• _DATA FOR PROCESSING_
______
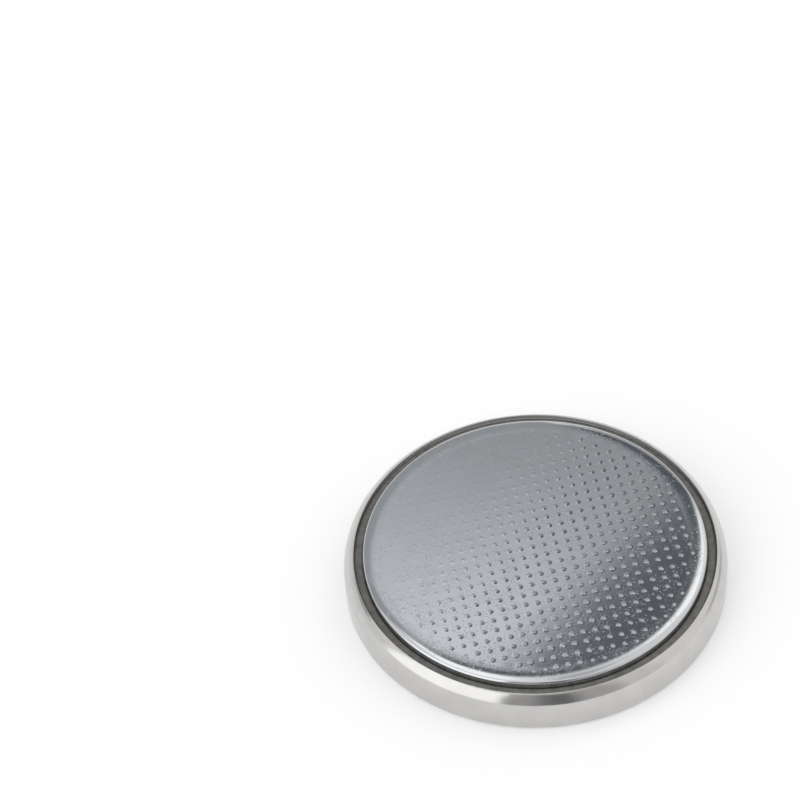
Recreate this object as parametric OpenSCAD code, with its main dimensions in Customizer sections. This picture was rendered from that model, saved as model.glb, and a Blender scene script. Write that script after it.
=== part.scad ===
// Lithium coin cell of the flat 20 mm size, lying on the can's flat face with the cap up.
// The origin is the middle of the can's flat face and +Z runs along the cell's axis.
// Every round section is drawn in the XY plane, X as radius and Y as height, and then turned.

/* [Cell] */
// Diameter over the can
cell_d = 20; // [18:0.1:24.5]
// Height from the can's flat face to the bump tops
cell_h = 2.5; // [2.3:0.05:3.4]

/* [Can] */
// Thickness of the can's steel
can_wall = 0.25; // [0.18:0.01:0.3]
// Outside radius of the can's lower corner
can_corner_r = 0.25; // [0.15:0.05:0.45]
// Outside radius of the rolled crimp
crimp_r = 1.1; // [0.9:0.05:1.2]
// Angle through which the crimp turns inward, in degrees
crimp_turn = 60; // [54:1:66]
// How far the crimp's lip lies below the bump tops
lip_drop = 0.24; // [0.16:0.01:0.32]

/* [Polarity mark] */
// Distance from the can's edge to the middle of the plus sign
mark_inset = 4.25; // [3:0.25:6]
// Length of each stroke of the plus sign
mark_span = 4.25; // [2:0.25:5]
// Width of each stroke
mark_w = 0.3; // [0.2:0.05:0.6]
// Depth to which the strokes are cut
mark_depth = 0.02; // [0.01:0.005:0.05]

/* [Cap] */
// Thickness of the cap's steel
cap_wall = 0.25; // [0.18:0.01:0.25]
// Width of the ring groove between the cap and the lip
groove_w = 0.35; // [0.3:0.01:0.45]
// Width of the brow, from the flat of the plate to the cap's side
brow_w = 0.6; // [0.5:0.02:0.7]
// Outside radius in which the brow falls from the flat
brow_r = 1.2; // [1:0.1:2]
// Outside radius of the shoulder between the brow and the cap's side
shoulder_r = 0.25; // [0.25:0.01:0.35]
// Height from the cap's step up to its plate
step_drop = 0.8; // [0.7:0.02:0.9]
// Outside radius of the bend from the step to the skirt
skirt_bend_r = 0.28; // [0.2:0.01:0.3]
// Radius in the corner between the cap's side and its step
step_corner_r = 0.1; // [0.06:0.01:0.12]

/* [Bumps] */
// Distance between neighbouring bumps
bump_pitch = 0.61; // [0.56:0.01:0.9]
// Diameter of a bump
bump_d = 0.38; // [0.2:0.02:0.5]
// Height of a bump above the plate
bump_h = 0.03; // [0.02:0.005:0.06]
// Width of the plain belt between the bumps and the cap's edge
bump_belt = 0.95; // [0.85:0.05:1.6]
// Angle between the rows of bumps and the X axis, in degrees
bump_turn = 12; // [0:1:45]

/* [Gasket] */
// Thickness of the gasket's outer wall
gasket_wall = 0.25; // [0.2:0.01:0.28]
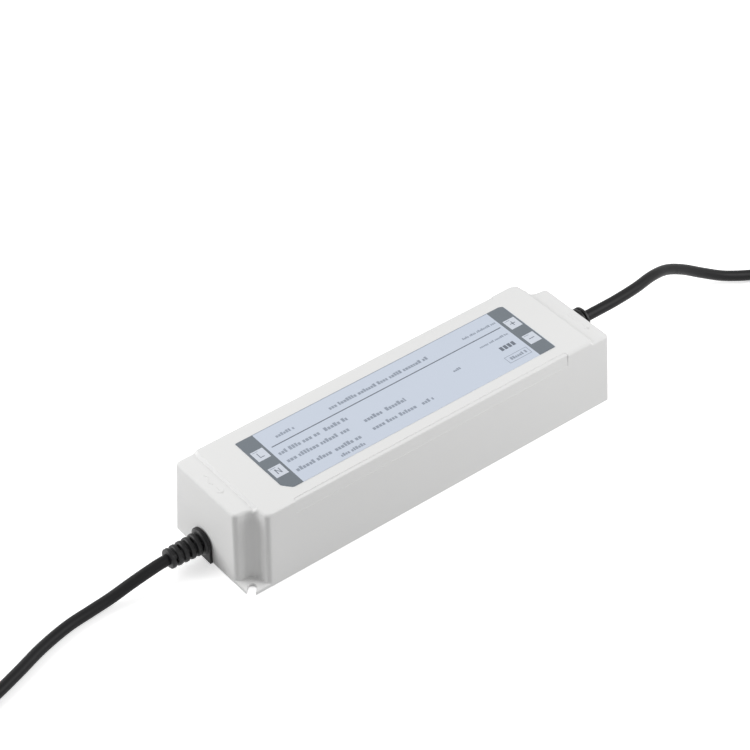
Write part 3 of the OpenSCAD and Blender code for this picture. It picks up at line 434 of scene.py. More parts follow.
______
• _THE REQUEST_
Extract each entry in full, exactly as given.

• _OUTPUT BELOW_
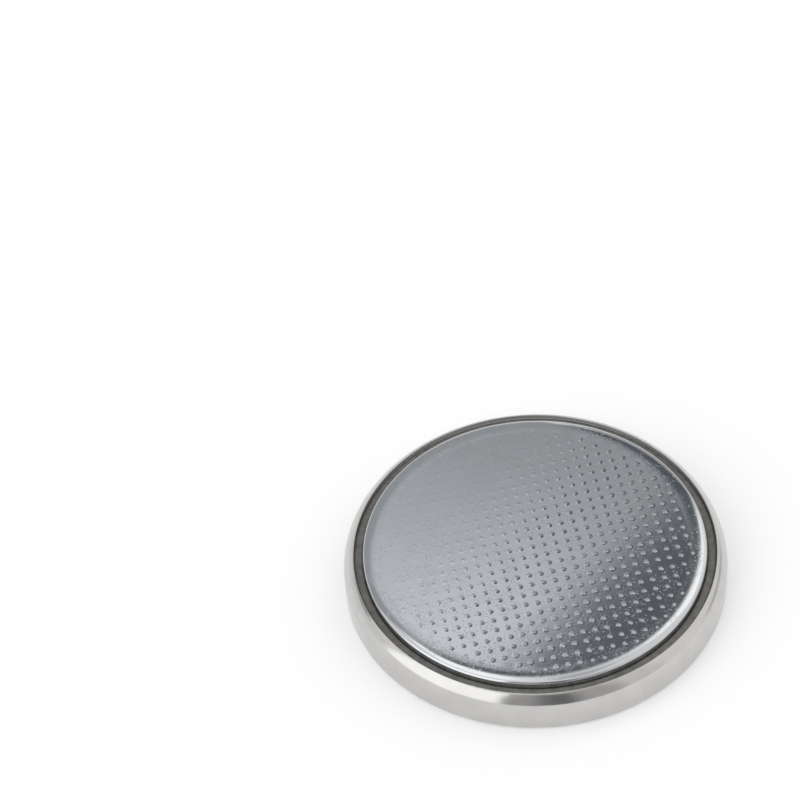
Recreate this object as parametric OpenSCAD code, with its main dimensions in Customizer sections. This picture was rendered from that model, saved as model.glb, and a Blender scene script. Write that script after it.
=== part.scad ===
// Lithium coin cell of the flat 20 mm size, lying on the can's flat face with the cap up.
// The origin is the middle of the can's flat face and +Z runs along the cell's axis.
// Every round section is drawn in the XY plane, X as radius and Y as height, and then turned.

/* [Cell] */
// Diameter over the can
cell_d = 20; // [18:0.1:24.5]
// Height from the can's flat face to the bump tops
cell_h = 2.5; // [2.3:0.05:3.4]

/* [Can] */
// Thickness of the can's steel
can_wall = 0.25; // [0.18:0.01:0.3]
// Outside radius of the can's lower corner
can_corner_r = 0.25; // [0.15:0.05:0.45]
// Outside radius of the rolled crimp
crimp_r = 1.1; // [0.9:0.05:1.2]
// Angle through which the crimp turns inward, in degrees
crimp_turn = 60; // [54:1:66]
// How far the crimp's lip lies below the bump tops
lip_drop = 0.24; // [0.16:0.01:0.32]

/* [Polarity mark] */
// Distance from the can's edge to the middle of the plus sign
mark_inset = 4.25; // [3:0.25:6]
// Length of each stroke of the plus sign
mark_span = 4.25; // [2:0.25:5]
// Width of each stroke
mark_w = 0.3; // [0.2:0.05:0.6]
// Depth to which the strokes are cut
mark_depth = 0.02; // [0.01:0.005:0.05]

/* [Cap] */
// Thickness of the cap's steel
cap_wall = 0.25; // [0.18:0.01:0.25]
// Width of the ring groove between the cap and the lip
groove_w = 0.35; // [0.3:0.01:0.45]
// Width of the brow, from the flat of the plate to the cap's side
brow_w = 0.6; // [0.5:0.02:0.7]
// Outside radius in which the brow falls from the flat
brow_r = 1.2; // [1:0.1:2]
// Outside radius of the shoulder between the brow and the cap's side
shoulder_r = 0.25; // [0.25:0.01:0.35]
// Height from the cap's step up to its plate
step_drop = 0.8; // [0.7:0.02:0.9]
// Outside radius of the bend from the step to the skirt
skirt_bend_r = 0.28; // [0.2:0.01:0.3]
// Radius in the corner between the cap's side and its step
step_corner_r = 0.1; // [0.06:0.01:0.12]

/* [Bumps] */
// Distance between neighbouring bumps
bump_pitch = 0.61; // [0.56:0.01:0.9]
// Diameter of a bump
bump_d = 0.38; // [0.2:0.02:0.5]
// Height of a bump above the plate
bump_h = 0.03; // [0.02:0.005:0.06]
// Width of the plain belt between the bumps and the cap's edge
bump_belt = 0.95; // [0.85:0.05:1.6]
// Angle between the rows of bumps and the X axis, in degrees
bump_turn = 12; // [0:1:45]

/* [Gasket] */
// Thickness of the gasket's outer wall
gasket_wall = 0.25; // [0.2:0.01:0.28]
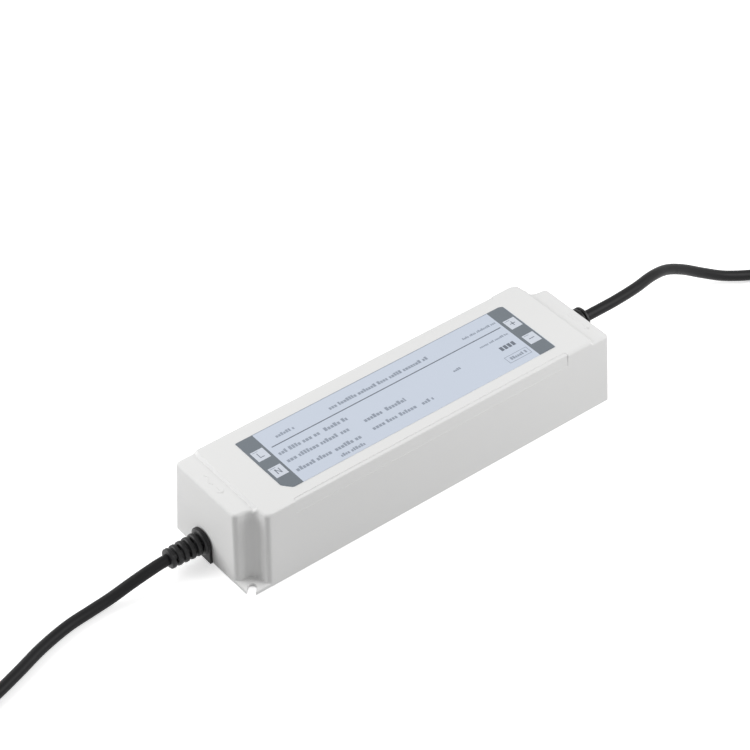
Write part 3 of the OpenSCAD and Blender code for this picture. It picks up at line 434 of scene.py. More parts follow.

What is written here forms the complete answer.